To the Board of Trustees and Shareholders of
The Dreyfus/Laurel Funds, Inc.:

In planning and performing our audits of the financial
statements of The Dreyfus/Laurel Funds, Inc. (comprised of
Dreyfus Premier Large Company Stock Fund, Dreyfus
Disciplined Small Cap Stock Fund, Dreyfus Premier Small Cap
Value Fund, Dreyfus Premier Tax Managed Growth Fund, Dreyfus
U.S. Treasury Reserves, Premier Limited Term Income Fund,
Premier Small Company Stock Fund, Premier Balanced Fund,
Dreyfus Institutional Prime Money Market, Dreyfus
Disciplined Intermediate Bond Fund, Dreyfus Bond Market
Index Fund, Dreyfus Money Market Reserves, Dreyfus Municipal
Reserves, Dreyfus Premier Midcap Stock Fund, Dreyfus
Institutional U.S. Treasury Money Market Fund, Dreyfus BASIC
S&P 500 Stock Index Fund, Dreyfus Disciplined Stock Fund,
Dreyfus Institutional Government Money Market), (the
"Funds") for the year ended October 31, 2000, we considered
its internal control, including procedures for safeguarding
securities, in order to determine our auditing procedures
for the purpose of expressing our opinion on the financial
statements and to comply with the requirements of Form N-
SAR, not to provide assurance on internal control.

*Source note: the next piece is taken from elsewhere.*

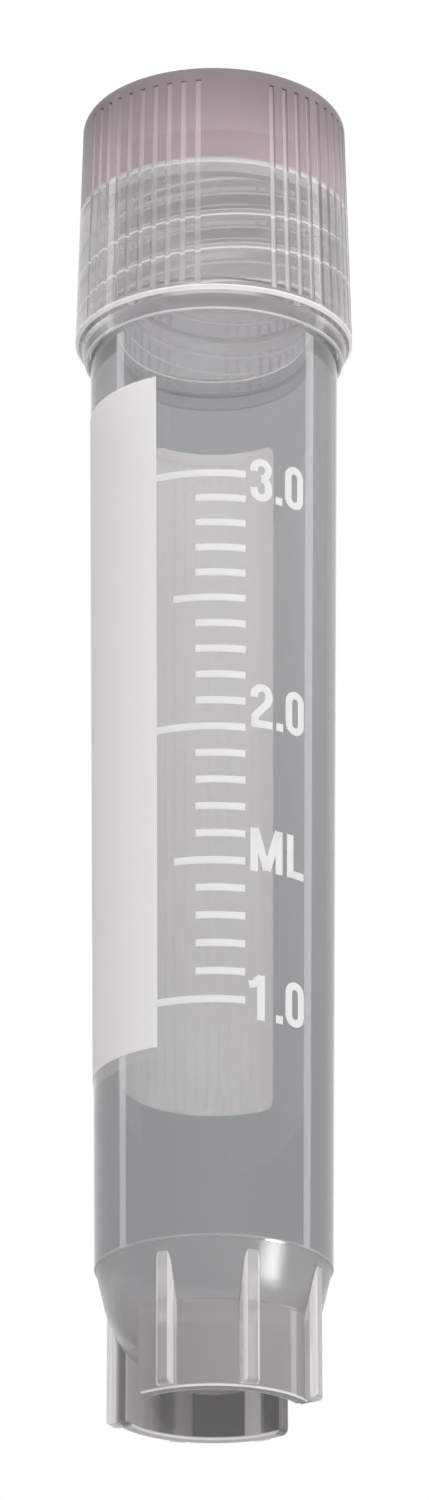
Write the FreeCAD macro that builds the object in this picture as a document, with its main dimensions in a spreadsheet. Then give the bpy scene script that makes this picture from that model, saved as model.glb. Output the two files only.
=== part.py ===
import FreeCAD, Part
import math
import os

import Sketcher

# Self-standing cryovial with an external two-start screw neck, a star foot and a screw cap.
# Millimetres and degrees. +Z is up along the tube, the origin is the centre of the foot's
# resting plane. Azimuths are measured from the front (-Y) towards +X.

os.makedirs("parts", exist_ok=True)
doc = FreeCAD.newDocument("cryovial")

SIZES = (
    # tube
    ("tube_foot_radius", 5.78),
    ("tube_top_radius", 6.3),
    ("shoulder_height", 56.9),
    ("shoulder_chamfer", 0.25),
    ("shoulder_width", 0.65),
    ("neck_height", 6.4),
    ("mouth_chamfer", 0.15),
    # bore
    ("foot_wall", 1.17),
    ("neck_wall", 0.62),
    ("bore_tip_height", 2.72),
    # round bottom
    ("foot_height", 7.2),
    ("foot_step", 0.07),
    ("dome_inset", 0.34),
    ("dome_tip_height", 1.2),
    # star foot
    ("skirt_inset", 0.83),
    ("skirt_wall", 0.6),
    ("skirt_corner", 0.35),
    ("ribs_per_side", 3),
    ("rib_pitch", 45),
    ("rib_azimuth", -25.8),
    ("rib_inset", 0.15),
    ("rib_tip_width", 0.76),
    ("rib_root_width", 1.1),
    ("rib_lift", 0.12),
    ("rib_rounding", 0.22),
    ("foot_burial", 0.3),
    ("skirt_end_azimuth", -46.5),
    # screw thread
    ("thread_lead", 3.8),
    ("thread_starts", 2),
    ("thread_depth", 0.4),
    ("thread_root_width", 1.0),
    ("thread_crest_width", 0.55),
    ("thread_foot_margin", 1.1),
    ("thread_mouth_margin", 1.0),
    ("thread_clearance", 0.1),
    ("thread_seat", 0.1),
    # sealing ring
    ("seal_thickness", 0.8),
    ("seal_inner_radius", 4.4),
    ("seal_clearance", 0.12),
    # cap
    ("cap_depth", 8.6),
    ("cap_height", 13.75),
    ("cap_wall", 0.61),
    ("cap_flare", 0.31),
    ("cap_edge_rounding", 0.75),
    ("cap_lip_height", 0.75),
    ("cap_rim_chamfer", 0.3),
    ("cap_lip_wall", 0.15),
    ("cap_lip_clearance", 0.12),
    ("cap_step_clearance", 0.3),
    ("cap_web", 1.8),
    ("cap_crown_width", 0.71),
    ("grip_groups", 4),
    ("grip_azimuth", 54.45),
    ("grip_pitch", 6.4),
    ("grip_grooves", 10),
    ("grip_groove_angle", 2.5),
    ("grip_groove_depth", 0.17),
    ("grip_rim_band", 0.2),
    ("grip_edge_band", 0.2),
    # printing
    ("print_thickness", 0.04),
    ("panel_azimuth", -27.6),
    ("panel_span", 181.0),
    ("panel_bottom", 16.8),
    ("panel_top_margin", 4.7),
    ("panel_corner", 0.5),
    ("mark_end_azimuth", 14.7),
    ("mark_width", 0.36),
    ("mark_minor_azimuth", -8.5),
    ("mark_half_azimuth", -18.9),
    ("first_volume", 1000.0),
    ("volume_step", 100.0),
)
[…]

The management of the Funds is responsible for establishing
and maintaining internal control.  In fulfilling this
responsibility, estimates and judgments by management are
required to assess the expected benefits and related costs
of controls.  Generally, controls that are relevant to an
audit pertain to the entity's objective of preparing
financial statements for external purposes that are fairly
presented in conformity with accounting standards generally
accepted in the United States of America.  Those controls
include the safeguarding of assets against unauthorized
acquisition, use, or disposition.

Because of inherent limitations in internal control, error
or fraud may occur and not be detected.  Also, projection of
any evaluation of internal control to future periods is
subject to the risk that it may become inadequate because of
changes in conditions or that the effectiveness of the
design and operation may deteriorate.

Our consideration of internal control would not necessarily
disclose all matters in internal control that might be
material weaknesses under standards established by the
American Institute of Certified Public Accountants.  A
material weakness is a condition in which the design or
operation of one or more of the internal control components
does not reduce to a relatively low level the risk that
misstatements caused by error or fraud in amounts that would
be material in relation to the financial statements being
audited may occur and not be detected within a timely period
by employees in the normal course of performing their
assigned functions.  However, we noted no matters involving
internal control and its operation, including procedures for
safeguarding securities, that we consider to be material
weaknesses as defined above as of October 31, 2000.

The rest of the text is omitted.